We caught up with resident Pam Goodley walking her dog, Hudson. She’s well aware of how much snow they received.

Her measuring stick is useless at this point.

“Official records were kept in 1946,” she says. “And the largest one was in 1952-53. With the snowfall forecast for Sunday, we are in the number three spot right now. We will jump to number 2 because we only have 3 inches to go.”

Goodley says private snow removal companies have worked their tails off this winter.

At her home, the deck is barely able to hold the weight of the snow. Her driveway, although clear, has mountains of snow on both sides. Look around, many homeowners are looking at what she’s looking at. Feet of snow. There’s been some rain, followed by a freeze, some ice, and some snow again.

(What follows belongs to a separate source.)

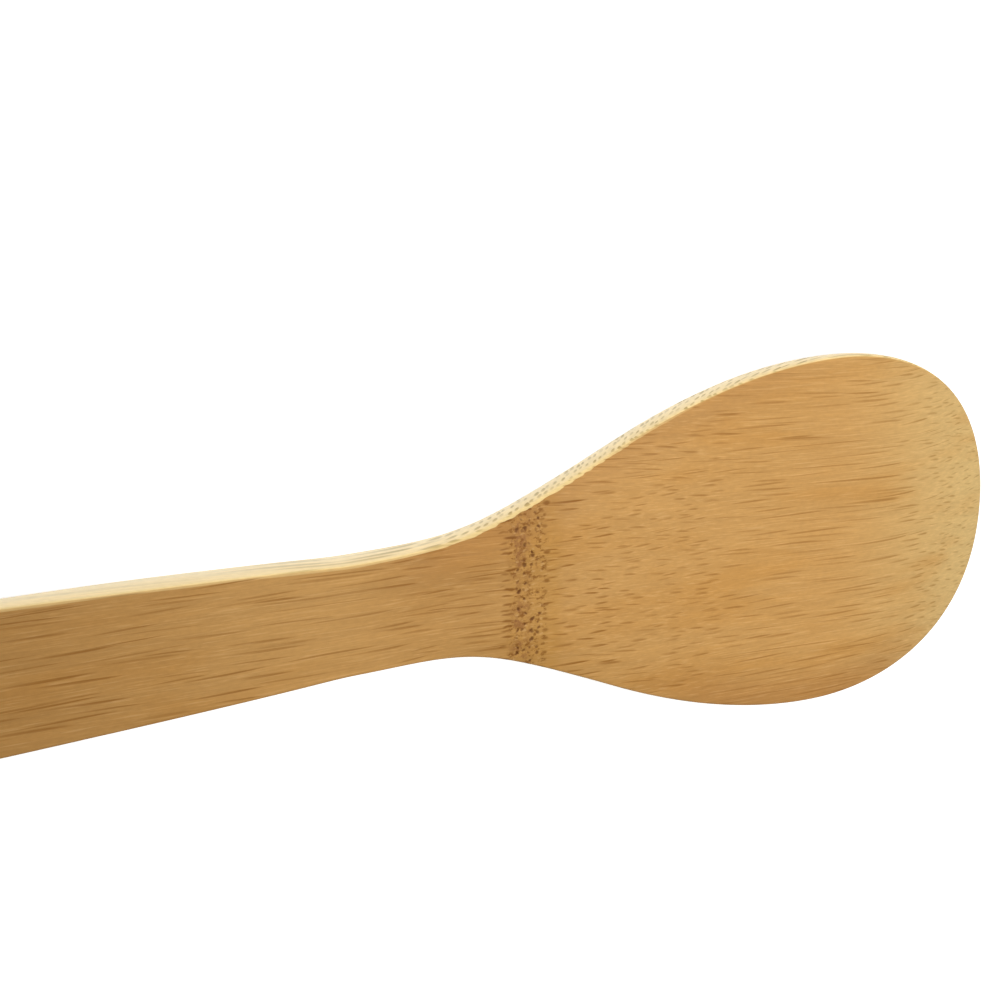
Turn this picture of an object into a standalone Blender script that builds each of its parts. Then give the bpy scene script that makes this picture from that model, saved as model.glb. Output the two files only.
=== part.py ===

“There’s a lot to learn living in the winter,” says Goodley. “The tools that you need as far as the ice. The right shovels, the right snow blowers. How to get to the snow as soon as the snowplow comes. Get out as soon as possible before it freezes so you can shovel the berms.”

She says many Truckee residents have claimed they won’t live up here.

She’s invited friends to visit to ski or snowshoe. That invitation has extended well into June or even July. It’s exciting, she says, to be living in a time that will go down in the weather history books.

Pam says residents will wait for a substantial snow melt and then the scramble will begin. Repairing roofs and decks, replacing windows, and having driveways repaved.

That’s because you don’t know what next winter will bring.